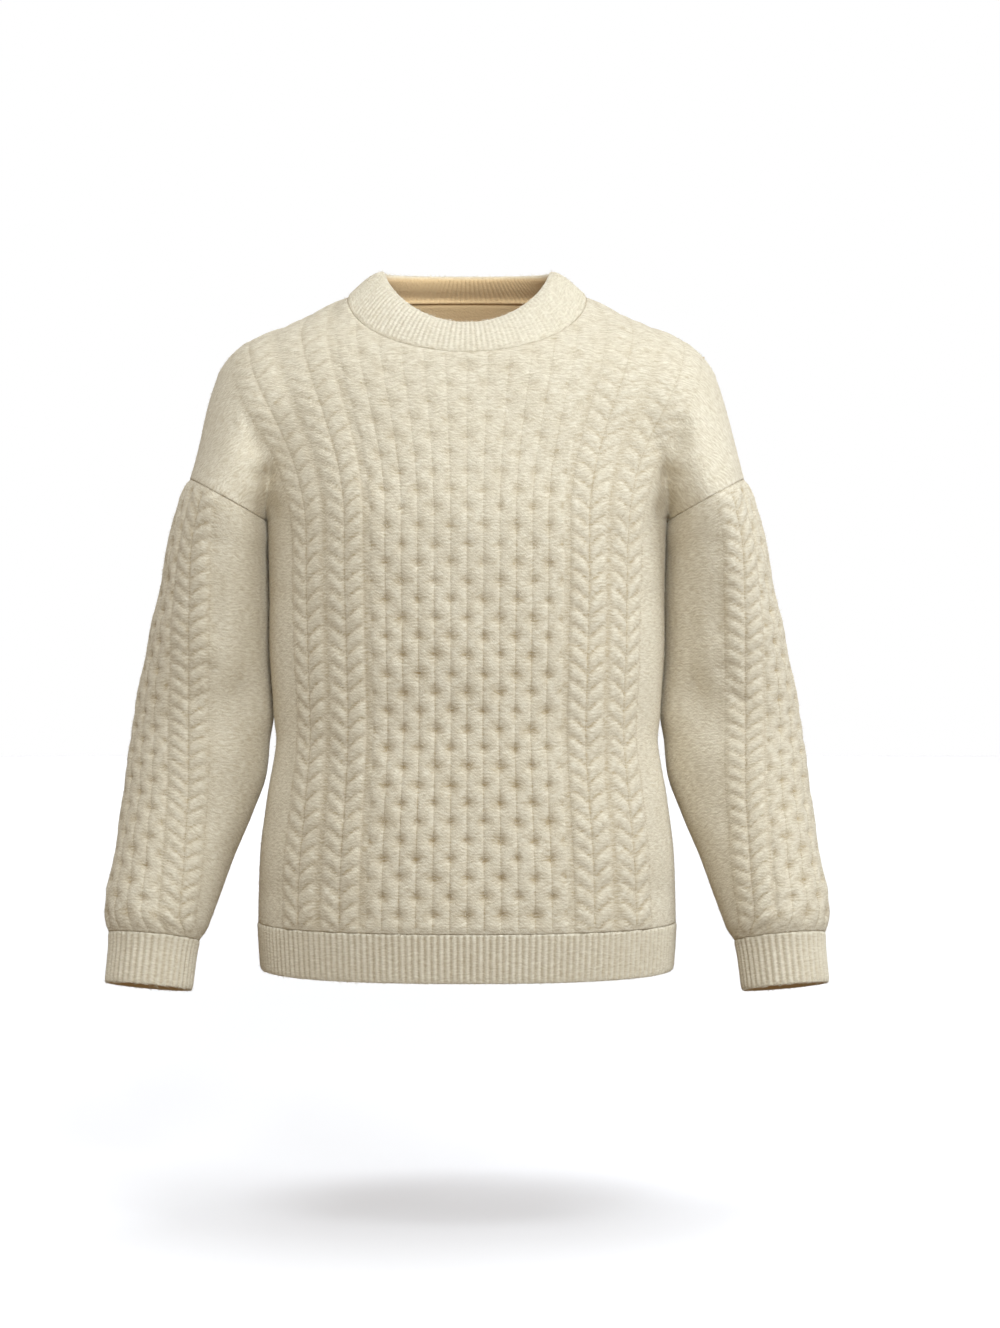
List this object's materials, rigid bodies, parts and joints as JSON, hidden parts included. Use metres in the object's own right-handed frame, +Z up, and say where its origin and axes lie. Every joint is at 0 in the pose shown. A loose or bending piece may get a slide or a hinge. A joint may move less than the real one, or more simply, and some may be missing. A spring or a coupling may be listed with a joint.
{
  "type": "cable knit sweater",
  "caption": "Loose crew neck sweater in thick cream wool, with a honeycomb panel, V cables, dropped shoulders and ribbed neck, hem and cuffs.",
  "frame": {"origin": "middle of the neck, midway between the two shoulder points where the neckband meets the shoulders", "axes": "+X towards the viewer's right when the front is looked at, which is the wearer's left; -Y out of the front; +Z up from the hem to the neck"},
  "size_m": [0.7154, 0.2558, 0.7234],
  "materials": {
    "wool_knit": "thick brushed wool knit, cream, matt and fuzzy",
    "wool_rib": "the same wool in a one by one rib, a little denser"
  },
  "bodies": {
    "root": {"front": "wool_knit", "back": "wool_knit", "sleeve_right": "wool_knit", "sleeve_left": "wool_knit", "neckband": "wool_rib", "hem_rib": "wool_rib", "cuff_right": "wool_rib", "cuff_left": "wool_rib"}
  },
  "joints": []
}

_ _ _ _ _ _ _

Set down every line of the listing above again, exactly as given.

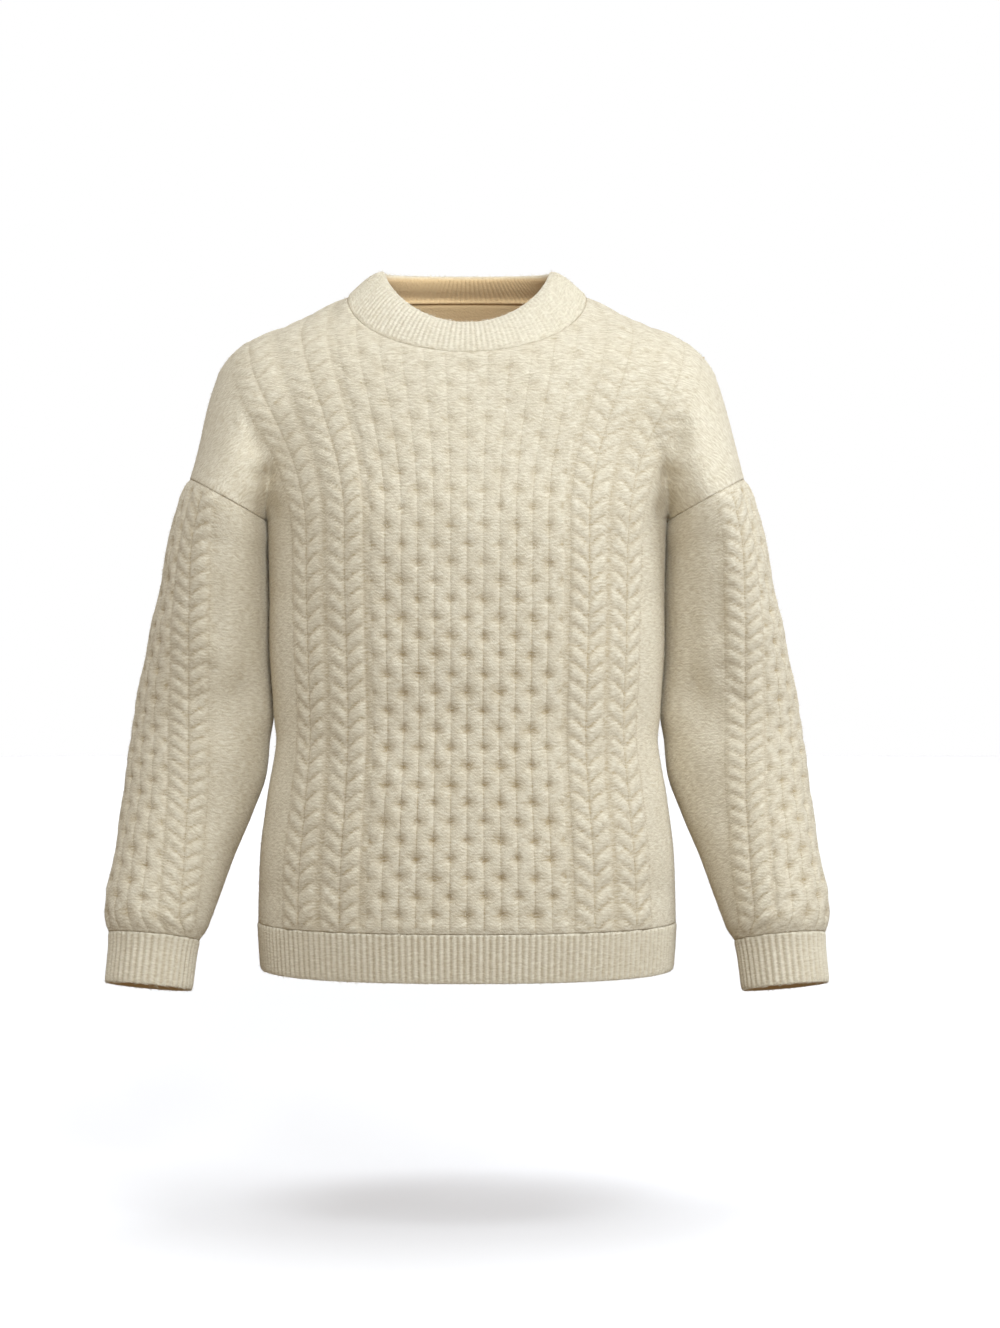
List this object's materials, rigid bodies, parts and joints as JSON, hidden parts included. Use metres in the object's own right-handed frame, +Z up, and say where its origin and axes lie. Every joint is at 0 in the pose shown. A loose or bending piece may get a slide or a hinge. A joint may move less than the real one, or more simply, and some may be missing. A spring or a coupling may be listed with a joint.
{
  "type": "cable knit sweater",
  "caption": "Loose crew neck sweater in thick cream wool, with a honeycomb panel, V cables, dropped shoulders and ribbed neck, hem and cuffs.",
  "frame": {"origin": "middle of the neck, midway between the two shoulder points where the neckband meets the shoulders", "axes": "+X towards the viewer's right when the front is looked at, which is the wearer's left; -Y out of the front; +Z up from the hem to the neck"},
  "size_m": [0.7154, 0.2558, 0.7234],
  "materials": {
    "wool_knit": "thick brushed wool knit, cream, matt and fuzzy",
    "wool_rib": "the same wool in a one by one rib, a little denser"
  },
  "bodies": {
    "root": {"front": "wool_knit", "back": "wool_knit", "sleeve_right": "wool_knit", "sleeve_left": "wool_knit", "neckband": "wool_rib", "hem_rib": "wool_rib", "cuff_right": "wool_rib", "cuff_left": "wool_rib"}
  },
  "joints": []
}